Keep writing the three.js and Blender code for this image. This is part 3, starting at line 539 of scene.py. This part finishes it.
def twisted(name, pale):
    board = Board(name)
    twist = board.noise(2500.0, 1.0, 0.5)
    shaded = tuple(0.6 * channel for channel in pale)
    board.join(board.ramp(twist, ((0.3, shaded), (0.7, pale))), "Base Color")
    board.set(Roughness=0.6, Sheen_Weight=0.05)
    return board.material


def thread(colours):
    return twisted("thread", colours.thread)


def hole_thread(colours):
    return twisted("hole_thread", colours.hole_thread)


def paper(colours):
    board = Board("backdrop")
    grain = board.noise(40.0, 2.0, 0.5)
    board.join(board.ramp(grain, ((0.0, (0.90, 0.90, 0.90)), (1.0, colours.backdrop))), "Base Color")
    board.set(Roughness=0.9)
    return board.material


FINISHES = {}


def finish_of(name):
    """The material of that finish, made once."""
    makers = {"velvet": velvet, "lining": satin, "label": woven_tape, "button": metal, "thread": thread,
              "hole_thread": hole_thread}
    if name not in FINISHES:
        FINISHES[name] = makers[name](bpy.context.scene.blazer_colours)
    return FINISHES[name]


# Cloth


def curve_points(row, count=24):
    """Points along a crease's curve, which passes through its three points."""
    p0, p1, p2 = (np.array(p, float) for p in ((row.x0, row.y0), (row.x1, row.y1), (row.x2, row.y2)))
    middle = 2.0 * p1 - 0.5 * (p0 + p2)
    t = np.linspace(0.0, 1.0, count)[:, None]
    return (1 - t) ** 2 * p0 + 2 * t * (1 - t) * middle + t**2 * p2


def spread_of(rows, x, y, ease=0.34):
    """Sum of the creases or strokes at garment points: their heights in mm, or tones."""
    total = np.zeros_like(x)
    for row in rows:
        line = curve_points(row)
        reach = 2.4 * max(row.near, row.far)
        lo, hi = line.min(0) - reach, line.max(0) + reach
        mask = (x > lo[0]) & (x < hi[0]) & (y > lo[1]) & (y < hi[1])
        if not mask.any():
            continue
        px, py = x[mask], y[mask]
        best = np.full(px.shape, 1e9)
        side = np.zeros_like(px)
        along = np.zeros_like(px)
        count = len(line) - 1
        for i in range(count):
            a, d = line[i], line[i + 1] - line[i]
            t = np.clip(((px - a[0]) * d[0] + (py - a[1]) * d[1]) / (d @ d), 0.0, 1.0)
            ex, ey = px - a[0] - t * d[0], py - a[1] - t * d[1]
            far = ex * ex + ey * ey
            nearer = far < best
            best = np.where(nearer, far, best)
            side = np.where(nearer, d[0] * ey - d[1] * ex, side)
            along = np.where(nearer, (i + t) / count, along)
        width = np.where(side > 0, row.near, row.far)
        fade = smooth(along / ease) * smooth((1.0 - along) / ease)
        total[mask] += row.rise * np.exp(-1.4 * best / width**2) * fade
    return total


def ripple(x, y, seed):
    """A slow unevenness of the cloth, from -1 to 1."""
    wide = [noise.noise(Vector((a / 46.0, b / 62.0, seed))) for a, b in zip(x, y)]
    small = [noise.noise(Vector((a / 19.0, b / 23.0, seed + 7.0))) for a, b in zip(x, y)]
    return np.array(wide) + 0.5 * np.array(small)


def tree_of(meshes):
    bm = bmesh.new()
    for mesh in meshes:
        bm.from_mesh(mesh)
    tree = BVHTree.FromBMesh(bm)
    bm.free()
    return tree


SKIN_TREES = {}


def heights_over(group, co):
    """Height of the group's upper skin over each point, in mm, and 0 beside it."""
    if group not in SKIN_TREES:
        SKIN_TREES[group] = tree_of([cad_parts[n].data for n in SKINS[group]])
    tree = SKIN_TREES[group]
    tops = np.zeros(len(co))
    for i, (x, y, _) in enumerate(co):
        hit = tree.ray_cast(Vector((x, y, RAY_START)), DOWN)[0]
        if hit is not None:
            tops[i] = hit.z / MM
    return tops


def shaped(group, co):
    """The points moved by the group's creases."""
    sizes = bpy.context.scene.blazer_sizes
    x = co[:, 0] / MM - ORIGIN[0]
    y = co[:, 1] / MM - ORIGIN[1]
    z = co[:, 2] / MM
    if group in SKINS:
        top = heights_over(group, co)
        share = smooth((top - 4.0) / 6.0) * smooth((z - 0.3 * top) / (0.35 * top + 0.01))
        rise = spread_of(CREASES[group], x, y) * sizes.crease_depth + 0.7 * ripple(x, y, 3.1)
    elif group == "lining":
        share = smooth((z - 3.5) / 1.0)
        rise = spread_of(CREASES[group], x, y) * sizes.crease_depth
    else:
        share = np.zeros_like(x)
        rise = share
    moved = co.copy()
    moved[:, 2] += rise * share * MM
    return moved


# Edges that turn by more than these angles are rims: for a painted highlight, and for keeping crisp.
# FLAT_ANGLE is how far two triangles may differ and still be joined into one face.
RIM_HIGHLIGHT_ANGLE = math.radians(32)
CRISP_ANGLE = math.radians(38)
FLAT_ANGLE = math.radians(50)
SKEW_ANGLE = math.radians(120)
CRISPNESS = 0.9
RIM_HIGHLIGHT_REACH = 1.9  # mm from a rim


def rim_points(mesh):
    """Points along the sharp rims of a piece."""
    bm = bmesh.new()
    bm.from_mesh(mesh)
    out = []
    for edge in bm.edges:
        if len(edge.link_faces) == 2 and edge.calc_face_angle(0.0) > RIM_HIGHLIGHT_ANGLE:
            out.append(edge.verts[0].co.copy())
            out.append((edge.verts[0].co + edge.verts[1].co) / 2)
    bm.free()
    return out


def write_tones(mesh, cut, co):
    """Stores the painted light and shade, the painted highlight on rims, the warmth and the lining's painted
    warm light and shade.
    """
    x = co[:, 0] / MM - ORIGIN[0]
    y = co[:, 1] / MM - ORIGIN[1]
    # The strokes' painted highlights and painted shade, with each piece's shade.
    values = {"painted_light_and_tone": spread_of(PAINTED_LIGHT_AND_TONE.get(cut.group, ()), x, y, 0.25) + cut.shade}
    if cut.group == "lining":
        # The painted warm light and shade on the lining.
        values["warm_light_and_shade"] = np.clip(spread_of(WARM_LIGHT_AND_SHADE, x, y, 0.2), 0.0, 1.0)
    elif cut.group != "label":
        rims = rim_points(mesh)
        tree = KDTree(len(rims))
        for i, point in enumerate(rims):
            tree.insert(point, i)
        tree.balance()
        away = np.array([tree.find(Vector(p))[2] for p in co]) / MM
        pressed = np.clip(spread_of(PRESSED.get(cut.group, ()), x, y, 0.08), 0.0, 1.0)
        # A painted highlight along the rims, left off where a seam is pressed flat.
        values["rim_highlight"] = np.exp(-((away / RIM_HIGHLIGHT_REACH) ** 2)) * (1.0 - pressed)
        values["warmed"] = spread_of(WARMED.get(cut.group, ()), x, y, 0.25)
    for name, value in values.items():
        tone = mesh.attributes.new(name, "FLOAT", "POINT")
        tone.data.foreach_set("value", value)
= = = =
* **What is expected**: Extract the listing in its entirety, matching it exactly.

* **Correct result**:
Keep writing the three.js and Blender code for this image. This is part 3, starting at line 539 of scene.py. This part finishes it.
def twisted(name, pale):
    board = Board(name)
    twist = board.noise(2500.0, 1.0, 0.5)
    shaded = tuple(0.6 * channel for channel in pale)
    board.join(board.ramp(twist, ((0.3, shaded), (0.7, pale))), "Base Color")
    board.set(Roughness=0.6, Sheen_Weight=0.05)
    return board.material


def thread(colours):
    return twisted("thread", colours.thread)


def hole_thread(colours):
    return twisted("hole_thread", colours.hole_thread)


def paper(colours):
    board = Board("backdrop")
    grain = board.noise(40.0, 2.0, 0.5)
    board.join(board.ramp(grain, ((0.0, (0.90, 0.90, 0.90)), (1.0, colours.backdrop))), "Base Color")
    board.set(Roughness=0.9)
    return board.material


FINISHES = {}


def finish_of(name):
    """The material of that finish, made once."""
    makers = {"velvet": velvet, "lining": satin, "label": woven_tape, "button": metal, "thread": thread,
              "hole_thread": hole_thread}
    if name not in FINISHES:
        FINISHES[name] = makers[name](bpy.context.scene.blazer_colours)
    return FINISHES[name]


# Cloth


def curve_points(row, count=24):
    """Points along a crease's curve, which passes through its three points."""
    p0, p1, p2 = (np.array(p, float) for p in ((row.x0, row.y0), (row.x1, row.y1), (row.x2, row.y2)))
    middle = 2.0 * p1 - 0.5 * (p0 + p2)
    t = np.linspace(0.0, 1.0, count)[:, None]
    return (1 - t) ** 2 * p0 + 2 * t * (1 - t) * middle + t**2 * p2


def spread_of(rows, x, y, ease=0.34):
    """Sum of the creases or strokes at garment points: their heights in mm, or tones."""
    total = np.zeros_like(x)
    for row in rows:
        line = curve_points(row)
        reach = 2.4 * max(row.near, row.far)
        lo, hi = line.min(0) - reach, line.max(0) + reach
        mask = (x > lo[0]) & (x < hi[0]) & (y > lo[1]) & (y < hi[1])
        if not mask.any():
            continue
        px, py = x[mask], y[mask]
        best = np.full(px.shape, 1e9)
        side = np.zeros_like(px)
        along = np.zeros_like(px)
        count = len(line) - 1
        for i in range(count):
            a, d = line[i], line[i + 1] - line[i]
            t = np.clip(((px - a[0]) * d[0] + (py - a[1]) * d[1]) / (d @ d), 0.0, 1.0)
            ex, ey = px - a[0] - t * d[0], py - a[1] - t * d[1]
            far = ex * ex + ey * ey
            nearer = far < best
            best = np.where(nearer, far, best)
            side = np.where(nearer, d[0] * ey - d[1] * ex, side)
            along = np.where(nearer, (i + t) / count, along)
        width = np.where(side > 0, row.near, row.far)
        fade = smooth(along / ease) * smooth((1.0 - along) / ease)
        total[mask] += row.rise * np.exp(-1.4 * best / width**2) * fade
    return total


def ripple(x, y, seed):
    """A slow unevenness of the cloth, from -1 to 1."""
    wide = [noise.noise(Vector((a / 46.0, b / 62.0, seed))) for a, b in zip(x, y)]
    small = [noise.noise(Vector((a / 19.0, b / 23.0, seed + 7.0))) for a, b in zip(x, y)]
    return np.array(wide) + 0.5 * np.array(small)


def tree_of(meshes):
    bm = bmesh.new()
    for mesh in meshes:
        bm.from_mesh(mesh)
    tree = BVHTree.FromBMesh(bm)
    bm.free()
    return tree


SKIN_TREES = {}


def heights_over(group, co):
    """Height of the group's upper skin over each point, in mm, and 0 beside it."""
    if group not in SKIN_TREES:
        SKIN_TREES[group] = tree_of([cad_parts[n].data for n in SKINS[group]])
    tree = SKIN_TREES[group]
    tops = np.zeros(len(co))
    for i, (x, y, _) in enumerate(co):
        hit = tree.ray_cast(Vector((x, y, RAY_START)), DOWN)[0]
        if hit is not None:
            tops[i] = hit.z / MM
    return tops


def shaped(group, co):
    """The points moved by the group's creases."""
    sizes = bpy.context.scene.blazer_sizes
    x = co[:, 0] / MM - ORIGIN[0]
    y = co[:, 1] / MM - ORIGIN[1]
    z = co[:, 2] / MM
    if group in SKINS:
        top = heights_over(group, co)
        share = smooth((top - 4.0) / 6.0) * smooth((z - 0.3 * top) / (0.35 * top + 0.01))
        rise = spread_of(CREASES[group], x, y) * sizes.crease_depth + 0.7 * ripple(x, y, 3.1)
    elif group == "lining":
        share = smooth((z - 3.5) / 1.0)
        rise = spread_of(CREASES[group], x, y) * sizes.crease_depth
    else:
        share = np.zeros_like(x)
        rise = share
    moved = co.copy()
    moved[:, 2] += rise * share * MM
    return moved


# Edges that turn by more than these angles are rims: for a painted highlight, and for keeping crisp.
# FLAT_ANGLE is how far two triangles may differ and still be joined into one face.
RIM_HIGHLIGHT_ANGLE = math.radians(32)
CRISP_ANGLE = math.radians(38)
FLAT_ANGLE = math.radians(50)
SKEW_ANGLE = math.radians(120)
CRISPNESS = 0.9
RIM_HIGHLIGHT_REACH = 1.9  # mm from a rim


def rim_points(mesh):
    """Points along the sharp rims of a piece."""
    bm = bmesh.new()
    bm.from_mesh(mesh)
    out = []
    for edge in bm.edges:
        if len(edge.link_faces) == 2 and edge.calc_face_angle(0.0) > RIM_HIGHLIGHT_ANGLE:
            out.append(edge.verts[0].co.copy())
            out.append((edge.verts[0].co + edge.verts[1].co) / 2)
    bm.free()
    return out


def write_tones(mesh, cut, co):
    """Stores the painted light and shade, the painted highlight on rims, the warmth and the lining's painted
    warm light and shade.
    """
    x = co[:, 0] / MM - ORIGIN[0]
    y = co[:, 1] / MM - ORIGIN[1]
    # The strokes' painted highlights and painted shade, with each piece's shade.
    values = {"painted_light_and_tone": spread_of(PAINTED_LIGHT_AND_TONE.get(cut.group, ()), x, y, 0.25) + cut.shade}
    if cut.group == "lining":
        # The painted warm light and shade on the lining.
        values["warm_light_and_shade"] = np.clip(spread_of(WARM_LIGHT_AND_SHADE, x, y, 0.2), 0.0, 1.0)
    elif cut.group != "label":
        rims = rim_points(mesh)
        tree = KDTree(len(rims))
        for i, point in enumerate(rims):
            tree.insert(point, i)
        tree.balance()
        away = np.array([tree.find(Vector(p))[2] for p in co]) / MM
        pressed = np.clip(spread_of(PRESSED.get(cut.group, ()), x, y, 0.08), 0.0, 1.0)
        # A painted highlight along the rims, left off where a seam is pressed flat.
        values["rim_highlight"] = np.exp(-((away / RIM_HIGHLIGHT_REACH) ** 2)) * (1.0 - pressed)
        values["warmed"] = spread_of(WARMED.get(cut.group, ()), x, y, 0.25)
    for name, value in values.items():
        tone = mesh.attributes.new(name, "FLOAT", "POINT")
        tone.data.foreach_set("value", value)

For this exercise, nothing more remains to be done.